Annapolis High School is a four-year public high school located in the Parole census-designated place in Anne Arundel County, Maryland, United States, outside Annapolis. It is part of the Anne Arundel County Public Schools system and is accredited by the Middle States Association of Colleges and Schools. In 2013, Newsweek ranked Annapolis as one of the top 2,000 high schools in the country.

==History==
Founded in 1896, Annapolis High was the first public high school to open in Anne Arundel County and among the first in the state of Maryland. Though nearby Arundel High School was founded earlier in 1854, it was run as a private school until 1926. The school originally occupied a brick building in historic, downtown Annapolis, but the post-World War I population surge led to the construction of a new school that stood on the outskirts of downtown Annapolis within a short distance from Wiley H. Bates "Colored" High School. In 1966 — more than a decade after the Supreme Court's ruling in Brown v. Board of Education — Annapolis High and Bates High were desegregated. Soon thereafter, the Wiley H. Bates High School became Annapolis Middle School for grades 9 and 10 in 1966-67 and Bates Junior High School for grades 7 to 9 in 1968. In 1979, Annapolis High moved to its present location on Riva Road outside the city limits. Its former buildings now house Bates (which has been a grades 6 to 8 middle school since 1989) and the Maryland Hall for the Creative Arts.

==Academics==
In 2010, Annapolis High was ranked as the 16th best high school in the state of Maryland (3rd in Anne Arundel County; 297th overall) in Newsweek's America's Best High Schools list. Annapolis is noted for its International Baccalaureate (I.B.) program — one of three county schools with the program (the other two being Meade and Old Mill). The I.B. program is a rigorous college-preparatory curriculum for grades 11 and 12 that emphasizes critical thinking and features a strong international focus. The school also offers nearly every Advanced Placement (A.P.) class approved by the College Board as well as an English for Speakers of Other Languages program.
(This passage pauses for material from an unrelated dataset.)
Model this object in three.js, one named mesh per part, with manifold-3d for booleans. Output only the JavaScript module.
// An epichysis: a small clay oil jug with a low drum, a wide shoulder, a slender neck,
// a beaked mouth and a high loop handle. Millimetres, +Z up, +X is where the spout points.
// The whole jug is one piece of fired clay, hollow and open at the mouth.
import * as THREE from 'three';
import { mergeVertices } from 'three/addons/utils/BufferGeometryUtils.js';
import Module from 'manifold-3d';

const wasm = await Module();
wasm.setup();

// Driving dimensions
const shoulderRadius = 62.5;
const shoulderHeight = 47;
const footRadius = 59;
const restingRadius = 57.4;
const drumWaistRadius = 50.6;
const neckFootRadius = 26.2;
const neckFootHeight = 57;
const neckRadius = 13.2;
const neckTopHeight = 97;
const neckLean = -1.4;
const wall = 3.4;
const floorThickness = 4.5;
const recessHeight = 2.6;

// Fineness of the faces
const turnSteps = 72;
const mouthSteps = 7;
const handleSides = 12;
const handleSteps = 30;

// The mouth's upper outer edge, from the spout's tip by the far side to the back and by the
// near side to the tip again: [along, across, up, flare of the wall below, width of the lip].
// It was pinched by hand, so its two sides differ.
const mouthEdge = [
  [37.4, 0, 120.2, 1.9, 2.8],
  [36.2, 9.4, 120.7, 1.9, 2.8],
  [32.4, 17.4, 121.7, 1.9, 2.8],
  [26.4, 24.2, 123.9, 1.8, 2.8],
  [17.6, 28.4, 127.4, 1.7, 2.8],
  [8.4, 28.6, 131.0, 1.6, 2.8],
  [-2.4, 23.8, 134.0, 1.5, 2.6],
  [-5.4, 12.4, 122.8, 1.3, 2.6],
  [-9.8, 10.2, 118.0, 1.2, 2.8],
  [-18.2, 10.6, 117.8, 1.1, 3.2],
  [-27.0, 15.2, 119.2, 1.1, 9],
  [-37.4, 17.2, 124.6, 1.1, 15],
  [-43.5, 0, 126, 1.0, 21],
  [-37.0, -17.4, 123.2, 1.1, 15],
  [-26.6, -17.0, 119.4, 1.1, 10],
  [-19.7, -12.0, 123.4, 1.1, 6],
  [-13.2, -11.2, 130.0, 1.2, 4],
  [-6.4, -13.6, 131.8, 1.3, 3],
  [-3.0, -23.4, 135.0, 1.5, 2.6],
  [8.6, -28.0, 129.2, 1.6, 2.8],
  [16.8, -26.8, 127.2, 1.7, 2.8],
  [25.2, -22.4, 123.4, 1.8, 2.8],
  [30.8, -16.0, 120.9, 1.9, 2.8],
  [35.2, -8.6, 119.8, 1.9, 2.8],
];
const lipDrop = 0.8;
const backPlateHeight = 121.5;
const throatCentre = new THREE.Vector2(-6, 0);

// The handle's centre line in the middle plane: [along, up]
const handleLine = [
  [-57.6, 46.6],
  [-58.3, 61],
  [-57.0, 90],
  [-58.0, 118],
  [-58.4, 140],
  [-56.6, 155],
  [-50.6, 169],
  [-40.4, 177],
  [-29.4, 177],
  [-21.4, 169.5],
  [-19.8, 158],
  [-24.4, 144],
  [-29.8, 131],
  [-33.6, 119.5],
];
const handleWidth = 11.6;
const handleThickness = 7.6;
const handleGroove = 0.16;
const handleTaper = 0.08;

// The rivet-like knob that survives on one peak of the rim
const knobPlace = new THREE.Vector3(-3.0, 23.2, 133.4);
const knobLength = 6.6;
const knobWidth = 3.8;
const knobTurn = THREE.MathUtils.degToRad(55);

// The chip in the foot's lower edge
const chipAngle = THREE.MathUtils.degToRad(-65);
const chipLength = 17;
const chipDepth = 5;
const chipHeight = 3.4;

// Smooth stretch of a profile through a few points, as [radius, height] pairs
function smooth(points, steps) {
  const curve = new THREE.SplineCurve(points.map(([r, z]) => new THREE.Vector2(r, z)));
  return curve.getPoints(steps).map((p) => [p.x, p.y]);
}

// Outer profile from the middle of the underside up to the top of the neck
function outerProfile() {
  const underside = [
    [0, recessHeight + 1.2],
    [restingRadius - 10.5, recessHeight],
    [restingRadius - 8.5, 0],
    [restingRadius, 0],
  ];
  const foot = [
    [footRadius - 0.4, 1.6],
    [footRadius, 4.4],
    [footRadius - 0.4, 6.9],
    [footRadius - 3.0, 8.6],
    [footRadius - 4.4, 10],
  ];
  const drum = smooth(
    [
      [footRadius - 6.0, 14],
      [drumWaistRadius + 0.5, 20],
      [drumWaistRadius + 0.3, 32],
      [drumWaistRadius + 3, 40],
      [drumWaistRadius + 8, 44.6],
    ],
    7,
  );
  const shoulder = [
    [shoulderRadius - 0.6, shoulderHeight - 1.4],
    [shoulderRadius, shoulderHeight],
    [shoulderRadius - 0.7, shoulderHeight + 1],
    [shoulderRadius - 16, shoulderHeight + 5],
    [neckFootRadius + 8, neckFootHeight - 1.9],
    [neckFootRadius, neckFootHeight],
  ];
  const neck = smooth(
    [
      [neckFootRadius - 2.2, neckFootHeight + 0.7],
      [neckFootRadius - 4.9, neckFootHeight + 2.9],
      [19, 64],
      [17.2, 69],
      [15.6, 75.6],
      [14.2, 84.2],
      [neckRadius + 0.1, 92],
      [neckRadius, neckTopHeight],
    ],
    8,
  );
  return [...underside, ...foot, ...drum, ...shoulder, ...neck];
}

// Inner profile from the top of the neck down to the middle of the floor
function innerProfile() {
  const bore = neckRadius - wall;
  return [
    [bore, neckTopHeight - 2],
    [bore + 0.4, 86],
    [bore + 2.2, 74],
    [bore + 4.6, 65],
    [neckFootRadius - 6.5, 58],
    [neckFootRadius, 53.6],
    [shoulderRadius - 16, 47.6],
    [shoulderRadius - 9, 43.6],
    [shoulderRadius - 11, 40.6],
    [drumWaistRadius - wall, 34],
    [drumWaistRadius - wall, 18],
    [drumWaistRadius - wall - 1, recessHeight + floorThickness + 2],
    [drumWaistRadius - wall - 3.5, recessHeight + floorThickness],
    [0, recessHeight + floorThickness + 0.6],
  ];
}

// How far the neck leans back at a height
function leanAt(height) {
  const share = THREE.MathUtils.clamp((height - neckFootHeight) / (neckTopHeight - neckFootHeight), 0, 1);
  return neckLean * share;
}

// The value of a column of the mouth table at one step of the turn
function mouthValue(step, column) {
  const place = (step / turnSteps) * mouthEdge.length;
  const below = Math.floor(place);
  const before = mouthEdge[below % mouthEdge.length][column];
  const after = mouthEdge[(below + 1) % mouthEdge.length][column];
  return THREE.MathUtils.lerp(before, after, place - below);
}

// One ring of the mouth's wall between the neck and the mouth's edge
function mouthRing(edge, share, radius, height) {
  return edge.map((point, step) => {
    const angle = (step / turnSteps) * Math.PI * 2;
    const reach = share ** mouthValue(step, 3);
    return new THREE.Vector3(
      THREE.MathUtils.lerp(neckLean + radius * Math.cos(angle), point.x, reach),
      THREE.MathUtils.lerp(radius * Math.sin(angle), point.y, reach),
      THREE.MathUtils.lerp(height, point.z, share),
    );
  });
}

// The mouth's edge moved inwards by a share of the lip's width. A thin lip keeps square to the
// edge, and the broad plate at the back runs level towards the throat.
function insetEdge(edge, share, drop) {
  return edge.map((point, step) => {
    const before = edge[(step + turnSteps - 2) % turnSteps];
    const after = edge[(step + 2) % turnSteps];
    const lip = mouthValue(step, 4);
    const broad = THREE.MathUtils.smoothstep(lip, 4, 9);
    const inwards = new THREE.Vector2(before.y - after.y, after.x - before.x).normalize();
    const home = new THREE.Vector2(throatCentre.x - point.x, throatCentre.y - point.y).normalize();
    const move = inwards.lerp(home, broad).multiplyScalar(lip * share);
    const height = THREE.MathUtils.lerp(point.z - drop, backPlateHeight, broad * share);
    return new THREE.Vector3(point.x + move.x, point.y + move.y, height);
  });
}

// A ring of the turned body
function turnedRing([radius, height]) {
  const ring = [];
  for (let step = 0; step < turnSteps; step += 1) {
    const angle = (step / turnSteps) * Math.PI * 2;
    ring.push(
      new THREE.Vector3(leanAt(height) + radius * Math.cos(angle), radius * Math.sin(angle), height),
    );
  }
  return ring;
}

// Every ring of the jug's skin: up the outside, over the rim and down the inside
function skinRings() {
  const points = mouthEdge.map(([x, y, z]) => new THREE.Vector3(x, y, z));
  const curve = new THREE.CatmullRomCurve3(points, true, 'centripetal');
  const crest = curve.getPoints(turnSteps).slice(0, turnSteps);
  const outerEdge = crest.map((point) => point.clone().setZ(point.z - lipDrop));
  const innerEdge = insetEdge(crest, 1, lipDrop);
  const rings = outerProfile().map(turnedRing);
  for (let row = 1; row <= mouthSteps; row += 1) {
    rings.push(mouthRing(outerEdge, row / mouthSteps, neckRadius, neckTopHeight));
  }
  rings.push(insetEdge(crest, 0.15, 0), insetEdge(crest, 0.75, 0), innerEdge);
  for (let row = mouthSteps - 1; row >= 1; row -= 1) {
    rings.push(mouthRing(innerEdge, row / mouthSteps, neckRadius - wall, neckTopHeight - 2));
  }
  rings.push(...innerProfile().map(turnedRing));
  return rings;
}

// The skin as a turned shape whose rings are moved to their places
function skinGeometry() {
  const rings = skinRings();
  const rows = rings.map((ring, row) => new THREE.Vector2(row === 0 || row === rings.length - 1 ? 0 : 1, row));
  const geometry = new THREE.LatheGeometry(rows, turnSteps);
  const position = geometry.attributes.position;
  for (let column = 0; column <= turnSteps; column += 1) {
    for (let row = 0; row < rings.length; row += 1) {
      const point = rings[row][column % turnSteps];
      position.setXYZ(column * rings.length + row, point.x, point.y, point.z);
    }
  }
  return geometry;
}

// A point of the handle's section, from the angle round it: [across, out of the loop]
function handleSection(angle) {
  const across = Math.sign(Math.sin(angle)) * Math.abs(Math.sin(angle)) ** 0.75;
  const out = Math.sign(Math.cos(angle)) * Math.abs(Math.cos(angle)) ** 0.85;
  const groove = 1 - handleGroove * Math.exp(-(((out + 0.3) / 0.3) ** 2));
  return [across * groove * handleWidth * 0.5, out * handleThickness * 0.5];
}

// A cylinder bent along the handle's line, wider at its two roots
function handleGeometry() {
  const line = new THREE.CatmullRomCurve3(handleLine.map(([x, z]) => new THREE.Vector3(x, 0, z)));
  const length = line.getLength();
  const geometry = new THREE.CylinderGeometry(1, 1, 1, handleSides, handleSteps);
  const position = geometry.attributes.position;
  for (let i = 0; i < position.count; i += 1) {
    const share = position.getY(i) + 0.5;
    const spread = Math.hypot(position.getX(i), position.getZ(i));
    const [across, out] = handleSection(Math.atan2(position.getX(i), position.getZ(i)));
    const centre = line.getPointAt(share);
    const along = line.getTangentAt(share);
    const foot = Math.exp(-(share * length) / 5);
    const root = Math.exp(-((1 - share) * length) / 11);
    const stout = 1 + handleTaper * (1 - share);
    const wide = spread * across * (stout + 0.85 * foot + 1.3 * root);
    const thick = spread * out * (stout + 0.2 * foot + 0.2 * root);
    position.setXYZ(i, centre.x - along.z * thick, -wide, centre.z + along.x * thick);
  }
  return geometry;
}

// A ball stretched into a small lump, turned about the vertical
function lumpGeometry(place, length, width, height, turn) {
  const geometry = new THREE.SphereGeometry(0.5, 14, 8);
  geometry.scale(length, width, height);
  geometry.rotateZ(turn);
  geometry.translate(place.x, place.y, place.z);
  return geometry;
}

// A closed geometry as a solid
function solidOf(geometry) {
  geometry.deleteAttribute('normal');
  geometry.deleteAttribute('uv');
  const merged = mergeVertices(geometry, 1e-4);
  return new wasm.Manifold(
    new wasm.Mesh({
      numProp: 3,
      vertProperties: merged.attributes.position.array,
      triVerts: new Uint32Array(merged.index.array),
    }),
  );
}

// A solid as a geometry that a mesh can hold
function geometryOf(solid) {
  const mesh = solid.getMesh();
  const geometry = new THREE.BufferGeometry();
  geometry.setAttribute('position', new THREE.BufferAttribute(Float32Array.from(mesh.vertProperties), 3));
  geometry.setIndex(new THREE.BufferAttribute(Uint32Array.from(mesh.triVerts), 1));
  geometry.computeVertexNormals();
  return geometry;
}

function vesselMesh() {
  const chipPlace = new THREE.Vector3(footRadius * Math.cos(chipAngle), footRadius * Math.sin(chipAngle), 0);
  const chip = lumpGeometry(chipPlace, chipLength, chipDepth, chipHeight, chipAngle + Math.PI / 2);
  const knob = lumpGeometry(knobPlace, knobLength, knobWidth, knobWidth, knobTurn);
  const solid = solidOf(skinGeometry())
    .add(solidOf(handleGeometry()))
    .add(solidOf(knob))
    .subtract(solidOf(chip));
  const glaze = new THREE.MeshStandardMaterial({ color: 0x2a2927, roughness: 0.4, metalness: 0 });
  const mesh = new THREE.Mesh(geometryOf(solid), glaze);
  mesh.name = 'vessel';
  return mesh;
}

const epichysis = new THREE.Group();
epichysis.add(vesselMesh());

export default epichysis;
The Annapolis High math team has won the Anne Arundel County High School Mathematics Competition four years straight (2007, 2008, 2009, and 2010).

Annapolis High publishes a school newspaper (The Anchor), a yearbook (The Wake), a literary & arts magazine (Perception), and produces a newscast (Pantherama/P:tv).
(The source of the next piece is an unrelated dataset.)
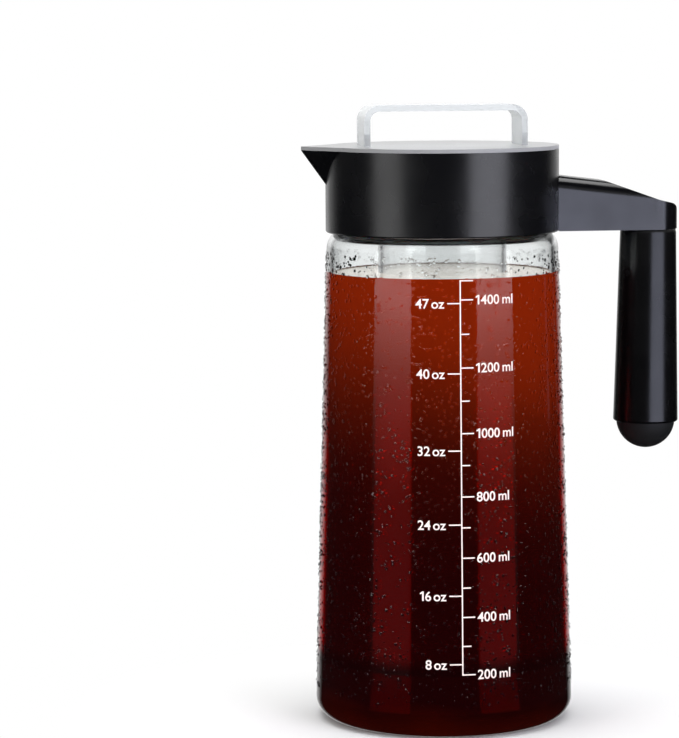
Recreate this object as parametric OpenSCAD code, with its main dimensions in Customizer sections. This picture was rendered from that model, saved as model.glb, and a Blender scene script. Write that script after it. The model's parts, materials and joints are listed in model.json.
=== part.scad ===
// Cold brew coffee maker: a tapered glass jug with a plastic collar, a bolted side grip,
// a lift-out filter that hangs in the collar, and a lid that plugs the collar.
// Millimetres. The origin is the centre of the jug's flat base, +Z is up,
// the grip is on the +X side, the spout on the -X side and the volume scale faces -Y.

/* [Glass jug] */
// Outside radius of the jug at its foot
glass_foot_r = 55.1; // [50:0.1:60]
// Radius of the bend between the flat base and the wall
glass_foot_bend = 9; // [6:0.1:14]
// Outside radius of the jug where its shoulder starts
glass_top_r = 49.4; // [48.5:0.1:50.5]
// Height at which the shoulder starts
shoulder_z = 202; // [170:0.5:230]
// Radius of the shoulder's bend
shoulder_bend = 8.5; // [7:0.1:9.5]
// Wall thickness of the glass
glass_wall = 2.8; // [1.8:0.1:3.5]
// Thickness of the glass base
glass_base = 4; // [2:0.1:6]
// Outside radius of the neck
neck_r = 43.8; // [42.5:0.1:44.5]
// Length of the neck from the shoulder to the rim bead
neck_h = 4; // [3:0.1:6]
// How far the rim bead stands out from the neck
bead_out = 1.7; // [1:0.1:2]
// Height of the rim bead
bead_h = 4; // [3:0.1:6]
// Bend of the rim bead's edges
bead_bend = 1.2; // [0.5:0.1:1.4]

/* [Volume scale] */
// First graduation, in millilitres
scale_first_ml = 200; // [100:100:400]
// Last graduation, in millilitres
scale_last_ml = 1400; // [800:100:1400]
// Volume between two graduations, in millilitres
scale_step_ml = 100; // [50:50:200]
// Highest fill, the top of the scale, in millilitres
fill_ml = 1455; // [1400:5:1500]
// Volume of one US fluid ounce, in millilitres
ounce_ml = 29.57; // [29:0.01:30]
// Ounces between two graduations of the second scale
ounce_step = 8; // [4:4:16]
// Length of a numbered graduation
major_tick = 5.4; // [3:0.1:8]
// Length of a plain graduation
minor_tick = 3.7; // [2:0.1:6]
// Width of every printed line
ink_line = 0.5; // [0.3:0.05:1]
// Thickness of the baked ink
ink_t = 0.12; // [0.05:0.01:0.3]

/* [Collar and spout] */
// Outside radius of the collar
collar_r = 49.7; // [49.2:0.1:52]
// Wall thickness of the collar
collar_wall = 2.4; // [2:0.1:2.8]
// Height of the collar
collar_h = 35; // [32:0.1:45]
// Thickness of the flange that carries the glass bead
flange_t = 2.5; // [1.5:0.1:4]
// Radius of the collar's outer edge bevel
collar_edge = 0.5; // [0.2:0.1:1]
// Distance from the jug's axis to the tip of the spout
spout_reach = 60.3; // [56:0.1:66]
// Angle round the collar between the spout's tip and each of its sides
spout_side_a = 25; // [20:1:30]
// Height of the spout's front edge
spout_h = 14.8; // [11:0.1:16]
// Wall thickness of the spout
spout_wall = 2; // [1.4:0.1:3]

/* [Neck fittings] */
// Thickness of the split ring under the glass bead
split_ring_t = 2.3; // [1.5:0.1:3]
// Gap between the ends of the split ring
split_gap = 3; // [1:0.1:6]
// Thickness of the gasket on the rim
gasket_t = 2; // [1:0.1:3]
// Thickness of the pour deck
deck_t = 2.5; // [2:0.1:4]
// Height of the pour deck's upstand, with its snap ridge
upstand_h = 1.6; // [1.4:0.1:1.9]
// Thickness of the upstand
upstand_t = 1.6; // [1:0.1:2.5]
// Height of the snap ridge
ridge_h = 0.8; // [0.5:0.1:1]
// How far the snap ridge stands out
ridge_out = 0.5; // [0.3:0.1:0.8]
// Number of pour windows in the deck
deck_windows = 6; // [4:1:8]
// Inner radius of the pour windows
window_in_r = 33.5; // [33:0.1:36]
// Outer radius of the pour windows
window_out_r = 42.2; // [40:0.1:43]
// Width of the spokes between the pour windows
spoke_w = 5; // [3:0.1:8]

/* [Handle arm] */
// Width of the arm
arm_w = 26; // [20:0.5:30]
// Distance from the jug's axis to the far end of the arm
arm_reach = 101.6; // [99:0.1:110]
// Height of the arm where it leaves the collar
arm_h = 23.3; // [20:0.1:26]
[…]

==APEX Arts Magnet Program School==
Beginning the 2012–2013 school year, Annapolis High School, along with Broadneck High School became an APEX Arts Magnet Program School (formerly the Performing and Visual Arts (PVA) high schools) of Anne Arundel County. APEX Arts is the now newest option of Magnet programs Anne Arundel County has to offer. Magnet Programs of Choice are optional advanced programs of studies, each specializing and emphasizing instruction in their own areas of interest. APEX Art's focuses delve into honing and strengthening artistic craft and talent. Students residing in Anne Arundel County have the opportunity to try out for APEX Arts, and if they pass their audition, they attend either Annapolis or Broadneck High School, depending on which branch of APEX Arts they audition for. The branches of APEX Arts that Annapolis houses are Creative Writing, Fine/Digital Visual Art, Dance, Film, Technical Production/Arts Management and Theatre. All branches of Broadkneck APEX Arts are affiliated with a field of Music.
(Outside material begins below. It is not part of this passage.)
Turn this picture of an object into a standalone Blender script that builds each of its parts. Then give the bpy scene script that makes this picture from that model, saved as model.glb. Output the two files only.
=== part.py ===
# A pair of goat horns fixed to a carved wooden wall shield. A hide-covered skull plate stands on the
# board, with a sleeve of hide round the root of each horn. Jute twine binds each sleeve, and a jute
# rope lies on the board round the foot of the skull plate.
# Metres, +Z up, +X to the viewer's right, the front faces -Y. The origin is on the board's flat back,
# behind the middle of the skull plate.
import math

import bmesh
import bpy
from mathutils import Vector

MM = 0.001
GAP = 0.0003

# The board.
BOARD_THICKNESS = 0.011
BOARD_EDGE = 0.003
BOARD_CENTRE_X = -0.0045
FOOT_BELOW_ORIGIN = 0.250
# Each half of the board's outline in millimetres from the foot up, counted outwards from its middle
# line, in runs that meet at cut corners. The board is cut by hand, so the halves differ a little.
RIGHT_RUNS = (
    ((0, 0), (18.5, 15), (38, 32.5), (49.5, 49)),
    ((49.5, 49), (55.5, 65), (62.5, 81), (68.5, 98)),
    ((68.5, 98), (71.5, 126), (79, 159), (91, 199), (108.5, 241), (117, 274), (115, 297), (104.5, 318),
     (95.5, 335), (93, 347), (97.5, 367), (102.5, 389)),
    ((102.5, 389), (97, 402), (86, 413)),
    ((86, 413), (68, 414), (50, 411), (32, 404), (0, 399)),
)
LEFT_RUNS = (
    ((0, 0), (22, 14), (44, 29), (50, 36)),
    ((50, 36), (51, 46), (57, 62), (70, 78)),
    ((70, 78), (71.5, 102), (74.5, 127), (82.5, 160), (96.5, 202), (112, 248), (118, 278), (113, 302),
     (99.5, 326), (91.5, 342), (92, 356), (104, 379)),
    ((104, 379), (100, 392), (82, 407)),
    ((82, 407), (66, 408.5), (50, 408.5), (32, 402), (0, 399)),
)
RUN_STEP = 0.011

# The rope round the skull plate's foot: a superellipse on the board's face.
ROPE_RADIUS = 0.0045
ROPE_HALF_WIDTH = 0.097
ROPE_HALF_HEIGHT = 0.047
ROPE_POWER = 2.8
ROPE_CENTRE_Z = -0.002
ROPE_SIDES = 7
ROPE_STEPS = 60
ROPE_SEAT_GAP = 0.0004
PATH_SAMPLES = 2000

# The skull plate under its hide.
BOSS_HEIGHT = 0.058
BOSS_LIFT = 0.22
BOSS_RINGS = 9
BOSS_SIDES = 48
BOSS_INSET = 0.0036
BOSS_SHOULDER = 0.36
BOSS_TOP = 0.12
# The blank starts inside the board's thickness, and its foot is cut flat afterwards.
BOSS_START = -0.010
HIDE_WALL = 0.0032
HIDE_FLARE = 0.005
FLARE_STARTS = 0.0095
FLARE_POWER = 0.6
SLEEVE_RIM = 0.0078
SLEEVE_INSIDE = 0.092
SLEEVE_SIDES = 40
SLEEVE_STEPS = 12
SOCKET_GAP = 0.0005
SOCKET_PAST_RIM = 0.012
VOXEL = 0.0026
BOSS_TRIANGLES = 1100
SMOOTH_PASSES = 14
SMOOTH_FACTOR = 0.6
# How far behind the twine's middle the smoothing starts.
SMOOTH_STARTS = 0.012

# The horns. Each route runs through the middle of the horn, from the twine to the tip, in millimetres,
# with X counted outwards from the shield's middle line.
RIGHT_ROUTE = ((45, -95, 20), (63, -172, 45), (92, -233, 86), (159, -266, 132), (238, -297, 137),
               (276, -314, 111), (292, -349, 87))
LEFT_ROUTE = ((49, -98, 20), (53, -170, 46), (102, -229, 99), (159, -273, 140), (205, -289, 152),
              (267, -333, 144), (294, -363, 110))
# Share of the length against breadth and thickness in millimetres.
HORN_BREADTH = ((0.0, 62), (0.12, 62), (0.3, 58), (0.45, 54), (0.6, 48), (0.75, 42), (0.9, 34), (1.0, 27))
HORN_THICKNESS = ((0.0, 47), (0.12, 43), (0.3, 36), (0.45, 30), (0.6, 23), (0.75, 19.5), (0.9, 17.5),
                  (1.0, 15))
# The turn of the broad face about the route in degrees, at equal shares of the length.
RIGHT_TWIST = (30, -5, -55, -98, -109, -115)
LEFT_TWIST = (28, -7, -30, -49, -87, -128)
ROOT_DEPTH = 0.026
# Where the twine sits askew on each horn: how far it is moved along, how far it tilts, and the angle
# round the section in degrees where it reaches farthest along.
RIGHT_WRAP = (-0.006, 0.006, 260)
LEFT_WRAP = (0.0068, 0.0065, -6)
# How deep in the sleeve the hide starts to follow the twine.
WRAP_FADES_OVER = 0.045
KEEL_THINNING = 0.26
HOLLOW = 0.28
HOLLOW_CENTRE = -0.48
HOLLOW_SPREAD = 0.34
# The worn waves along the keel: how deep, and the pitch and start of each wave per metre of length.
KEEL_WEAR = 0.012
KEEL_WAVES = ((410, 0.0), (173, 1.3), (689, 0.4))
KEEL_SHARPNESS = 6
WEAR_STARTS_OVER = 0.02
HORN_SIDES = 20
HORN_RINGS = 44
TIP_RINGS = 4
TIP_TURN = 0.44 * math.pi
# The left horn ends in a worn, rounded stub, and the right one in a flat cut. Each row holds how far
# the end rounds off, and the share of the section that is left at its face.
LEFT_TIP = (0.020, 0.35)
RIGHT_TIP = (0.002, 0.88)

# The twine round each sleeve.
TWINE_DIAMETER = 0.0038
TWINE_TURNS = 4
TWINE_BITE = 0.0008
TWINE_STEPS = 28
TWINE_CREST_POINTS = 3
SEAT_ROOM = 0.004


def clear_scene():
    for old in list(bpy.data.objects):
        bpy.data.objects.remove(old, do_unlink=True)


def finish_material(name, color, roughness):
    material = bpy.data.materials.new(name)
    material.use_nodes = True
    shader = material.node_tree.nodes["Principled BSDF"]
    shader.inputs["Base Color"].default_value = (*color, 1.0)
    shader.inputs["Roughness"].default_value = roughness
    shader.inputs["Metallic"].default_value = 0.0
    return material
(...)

County APEX Arts program high school students from both Annapolis and Broadneck collaborate and continue their art studies at a separate building, Studio 39 in downtown Historic Annapolis. Here students are given instruction by professionals in the art world, in additional after school classes. Students also perform shows, create art installations, and put up art galleries that are viewable to the public.

==Athletics==
Annapolis High has a football program dating back to 1896 that has won state titles; a boys' basketball program — that has won several state titles; and boys' and girls' lacrosse programs dating back to 1929 that have won numerous state championships. Annapolis has also won state championships in girls' gymnastics (1989).

==Zero-basing controversy & academic turnaround==
Adequate Yearly Progress is no longer a current measuring tool for schools. After the school's standardized test scores failed to meet federal Adequate Yearly Progress (AYP) standards, Anne Arundel County Schools Superintendent Kevin M. Maxwell required the school's entire staff — including the principal, administrators, teachers, secretaries, and custodians — to reapply for their positions in the fall of 2007, a controversial move termed "zero-basing" that is one of several reform options authorized by the Maryland Department of Education and the federal No Child Left Behind law. As a result, around half of the teachers and staff did not return in 2008. The school also hired a group of "AYP Specialists" and other support staff to focus primarily on ensuring that the school's standardized test scores reached state and federal standards. Within 30 months of zero-basing, the school successfully made an academic turnaround and met AYP standards in two consecutive years and increased the number of students who passed the Maryland School Assessment 34 percentage points in English and 19 points in math. As a result of this turnaround, principal Don Lilley was named the state's best principal by the Maryland Association of Secondary School Principals in 2010. As of the 2011–12 school year, Annapolis High did not make AYP despite extensive efforts by teachers to do so. Adequate Yearly Progress was discontinued in 2015.

==Notable alumni==
- Joseph W. Alton, sheriff and state senator
- Larry Beavers, former NFL pro football player for the New Orleans Saints and the Carolina Panthers.
- Bill Belichick, head football coach at the University of North Carolina, former head coach of the New England Patriots. Eight time Super Bowl champion.
- Sally Brice-O'Hara, 27th Vice-Commandant of the U.S. Coast Guard.
- Donald Brown former NFL pro football player
- Robert A. Costa, Maryland legislator, member of Maryland House of Delegates.